In order to drive both the concept and content home to audiences in meaningful ways, Björk tied collaborations, events and experiences together into the Biophilia project. Instruments that respond to smart technology and Earth processes like gravity and electricity were invented and manipulated and used throughout the recording of the album. She even manipulates her lyrics to fit with the general scientific discussions about some topics, like in “Dark Matter”, her lyrics have been scrambled like gibberish since little is known beyond speculation of this phenomena.

Björk was completely reinventing the way music is made, talked about, and experienced.

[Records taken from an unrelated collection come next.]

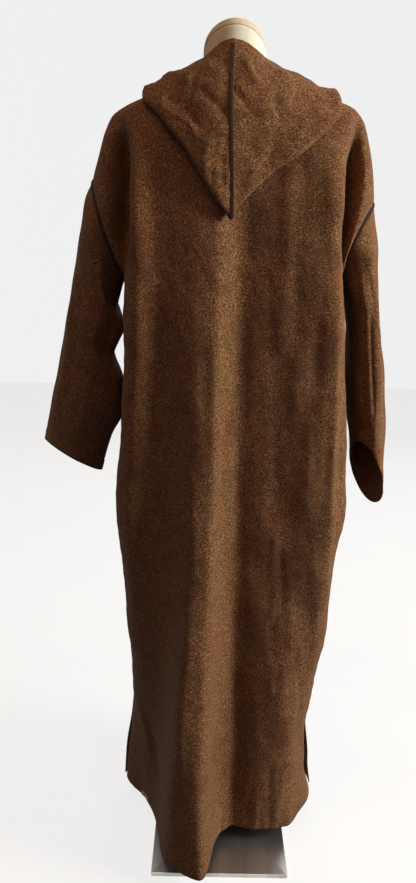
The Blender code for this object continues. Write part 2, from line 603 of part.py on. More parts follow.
def make_hood(cloth, braid):
    """Make the two halves of the hood and the braid over the seam between them."""
    grids = [hood_grid(arm, np.array(HOOD_COLUMNS)) for arm in ("left", "right")]
    normals = [-grid_normals(grids[0], False), grid_normals(grids[1], False)]
    shared = unit((normals[0] + normals[1])[:, 0] * np.array([0.0, 1.0, 1.0]))
    for arm, grid, outward in zip(("left", "right"), grids, normals):
        outward[:, 0] = shared
        wall("hood_" + arm, grid, grid - CLOTH * outward, cloth)
    first = sum(HOOD_STEPS[:HOOD_EDGE_KEY]) + 1
    path, out = grids[0][first:-1, 0], shared[first:-1]
    offsets = np.array([-0.5, 0.5]) * BRAID_WIDTH
    strip = path[:, None] + np.array([1.0, 0.0, 0.0]) * (offsets + SEAM_GAP / 2)[None, :, None]
    base = strip + out[:, None] * BRAID_LIFT
    wall("braid_hood", base + out[:, None] * BRAID_THICK, base, braid)


def make_label(material):
    """Lay a small blank tag on the back panel just above its hem."""
    width, height, thick = LABEL_SIZE
    x = LABEL_X + width * np.array([-0.5, 0.5])[None, :]
    level = HEM_Z + 0.002 + height * np.array([0.0, 1.0])[:, None]
    left, right = read(BODY, "left", level), read(BODY, "right", level)
    across = (2 * x - left - right) / (right - left)
    spots = robe_point(across, level, -1)
    out = unit(np.cross(spots[0, 1] - spots[0, 0], spots[1, 0] - spots[0, 0]))
    base = spots + out * LABEL_LIFT
    wall("hem_label", base + out * thick, base, material)


def ring_loft(name, rings, material):
    """Loft closed rings and cap both ends with flat faces."""
    rows, cols = rings.shape[:2]
    faces = [(i * cols + j, i * cols + (j + 1) % cols, (i + 1) * cols + (j + 1) % cols, (i + 1) * cols + j)
             for i in range(rows - 1) for j in range(cols)]
    faces += [tuple(range(cols)), tuple(range((rows - 1) * cols, rows * cols))]
    return build_object(name, rings.reshape(-1, 3), faces, material)


def oval(half, back, front, z, slope=0.0, count=28, square=2.15):
    """Ring of a rounded section; slope lowers it towards the front."""
    turn = np.linspace(0.0, 2 * math.pi, count, endpoint=False)
    x = half * np.sign(np.cos(turn)) * np.abs(np.cos(turn)) ** (2 / square)
    y = np.sign(np.sin(turn)) * np.abs(np.sin(turn)) ** (2 / square)
    y = y * np.where(y < 0, back, front)
    return np.stack([x, y, z - slope * y], -1)


def make_form(skin, cap, dark, steel):
    """Make the dress form's trunk with its neck, the capped top, the pole and the base."""
    rings = [oval(*row[1:], row[0]) for row in zip(*(TRUNK[name] for name in TRUNK))]
    for half, under, back, front, square in zip(*(FORM_SHOULDERS[name] for name in FORM_SHOULDERS)):
        cloth_z = min(read(SHOULDER_LINE, "z", half), read(SHOULDER_LINE, "z", -half)) - CLOTH
        rings.append(oval(half, back, front, cloth_z - under, square=square))
    for share in (0.45, 1.0):
        z = NECK_SIDE_Z + (NECK_CUT[0] - NECK_SIDE_Z) * share
        rings.append(oval(NECK_RADIUS, NECK_RADIUS, NECK_RADIUS, z, NECK_CUT[1] * share, square=2.0))
    ring_loft("form_torso", np.stack(rings), skin)
    lean = unit(np.array([0.0, NECK_CUT[1], 1.0]))
    top = oval(NECK_RADIUS, NECK_RADIUS, NECK_RADIUS, NECK_CUT[0], NECK_CUT[1], square=2.0)
    centre = np.array([0.0, 0.0, NECK_CUT[0]])

    def slice_at(height, scale):
        return centre + (top - centre) * scale + lean * height

    start = SEAM_GAP
    ring_loft("form_neck_joint", np.stack([slice_at(start, 0.93), slice_at(start + NECK_GROOVE, 0.93)]), dark)
    start += NECK_GROOVE + SEAM_GAP
    profile = ((0.0, 0.985), (0.0015, 1.0), (CAP_THICK - 0.004, 0.995),
               (CAP_THICK - 0.001, 0.965), (CAP_THICK, 0.92))
    ring_loft("form_neck_cap", np.stack([slice_at(start + h, k) for h, k in profile]), cap)
    foot = BASE_SIZE[2] + SEAM_GAP
    profile = ((FLANGE[0], foot), (FLANGE[0], foot + FLANGE[1]), (POLE_RADIUS, foot + FLANGE[1] + 0.004),
               (POLE_RADIUS, TORSO_BOTTOM - SEAM_GAP))
    ring_loft("stand_pole", np.stack([oval(r, r, r, z, square=2.0, count=24) for r, z in profile]), steel)
    bpy.ops.mesh.primitive_cube_add(size=1.0, location=(0.0, 0.0, BASE_SIZE[2] / 2))
    plate = bpy.context.object
    plate.name = plate.data.name = "stand_base"
    plate.scale = BASE_SIZE
    bpy.ops.object.transform_apply(location=False, rotation=False, scale=True)
    corners = plate.modifiers.new("rounded edges", "BEVEL")
    corners.width = 0.0012
    corners.segments = 1
    plate.data.materials.append(steel)
    for old in plate.users_collection:
        old.objects.unlink(plate)
    PARTS.objects.link(plate)


def finish(name, colour, roughness, metallic=0.0):
    """Make a plain Principled material."""
    material = bpy.data.materials.new(name)
    material.use_nodes = True
    shader = material.node_tree.nodes["Principled BSDF"]
    shader.inputs["Base Color"].default_value = (*colour, 1.0)
    shader.inputs["Roughness"].default_value = roughness
    shader.inputs["Metallic"].default_value = metallic
    return material


for leftover in list(bpy.data.objects):
    bpy.data.objects.remove(leftover, do_unlink=True)
PARTS = bpy.data.collections.new("djellaba robe")
bpy.context.scene.collection.children.link(PARTS)

wool = finish("brushed brown wool", (0.080, 0.040, 0.020), 0.95)
trim = finish("dark rayon braid", (0.020, 0.010, 0.009), 0.55)
tape = finish("blank woven tape", (0.70, 0.65, 0.58), 0.80)
jersey = finish("cream jersey cover", (0.78, 0.74, 0.62), 0.75)
board = finish("beige cap cloth", (0.62, 0.54, 0.42), 0.80)
shadow = finish("dark felt washer", (0.12, 0.10, 0.08), 0.90)
metal = finish("polished steel", (0.55, 0.55, 0.54), 0.25, 1.0)

sleeve_grids, sleeve_normals = make_robe(wool)
for label, ring, turned in zip(("braid_armhole_left", "braid_armhole_right"), sleeve_grids, sleeve_normals):
    make_armhole_braid(label, ring, turned, trim)
make_hood(wool, trim)
make_label(tape)
make_form(jersey, board, shadow, metal)
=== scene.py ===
import math
import bpy
import numpy as np
from mathutils import Matrix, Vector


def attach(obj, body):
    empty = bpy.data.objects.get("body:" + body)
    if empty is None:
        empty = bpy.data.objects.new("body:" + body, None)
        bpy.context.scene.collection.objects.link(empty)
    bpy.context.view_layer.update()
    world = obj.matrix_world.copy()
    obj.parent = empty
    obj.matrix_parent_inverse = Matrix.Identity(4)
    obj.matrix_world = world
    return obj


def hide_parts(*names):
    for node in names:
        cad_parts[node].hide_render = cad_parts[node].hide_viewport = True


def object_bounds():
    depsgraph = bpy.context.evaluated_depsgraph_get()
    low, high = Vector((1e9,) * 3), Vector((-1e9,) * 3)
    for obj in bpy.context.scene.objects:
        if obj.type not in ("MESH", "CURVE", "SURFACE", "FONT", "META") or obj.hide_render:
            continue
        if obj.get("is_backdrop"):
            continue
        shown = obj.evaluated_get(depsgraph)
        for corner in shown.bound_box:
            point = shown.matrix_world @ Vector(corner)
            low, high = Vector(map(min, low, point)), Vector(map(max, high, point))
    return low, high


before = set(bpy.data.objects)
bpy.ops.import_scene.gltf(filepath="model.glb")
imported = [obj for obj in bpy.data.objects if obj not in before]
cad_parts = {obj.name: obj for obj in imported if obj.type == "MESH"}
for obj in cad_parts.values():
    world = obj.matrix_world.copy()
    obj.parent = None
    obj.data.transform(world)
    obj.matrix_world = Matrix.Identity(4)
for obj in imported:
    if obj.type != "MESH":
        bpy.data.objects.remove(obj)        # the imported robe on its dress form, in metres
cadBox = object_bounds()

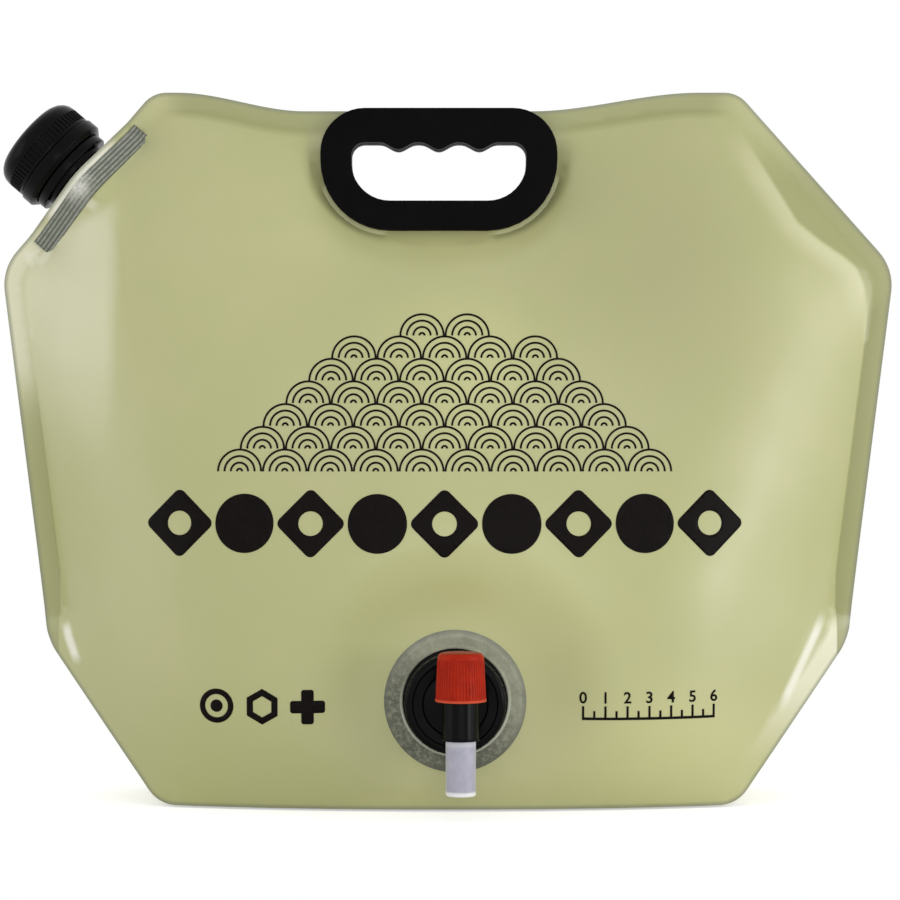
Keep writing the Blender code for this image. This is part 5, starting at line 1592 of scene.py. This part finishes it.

She toured the world giving educational workshops and lectures. Her world tour featured visual art, experimental dance and performance art. And she even relaunched her website in May 2011 using an HTML5 “constellation” that shifted in the viewer’s perspective as they moved the cursor. One could hardly call this a marketing stunt. Björk was completely reinventing the way music is made, talked about, and experienced, all with the mission of building awareness and consciousness about Earth science and the changing environment.

Okay all this is super cool, but the thing is that Björk says, “first and foremost, Biophilia, is an album”. No matter how we view the creation and dissemination of the album and its concepts, it is true that Biophilia, like Magna Carta Holy Grail, is fundamentally available as a mass-produced musical product. The ingenuity and approach that went into these albums may end up influencing as many people as, say, Sgt. Peppers or Metal Machine Music, or Graceland, but they are all in the same family.

Does the solitary fact that Once Upon a Time in Shaolin eschews all forms of distribution and mass-listenability effectively set it apart from its counterparts? I’m not sure the answer is yes, but I would argue that it’s at least a very good step in that direction.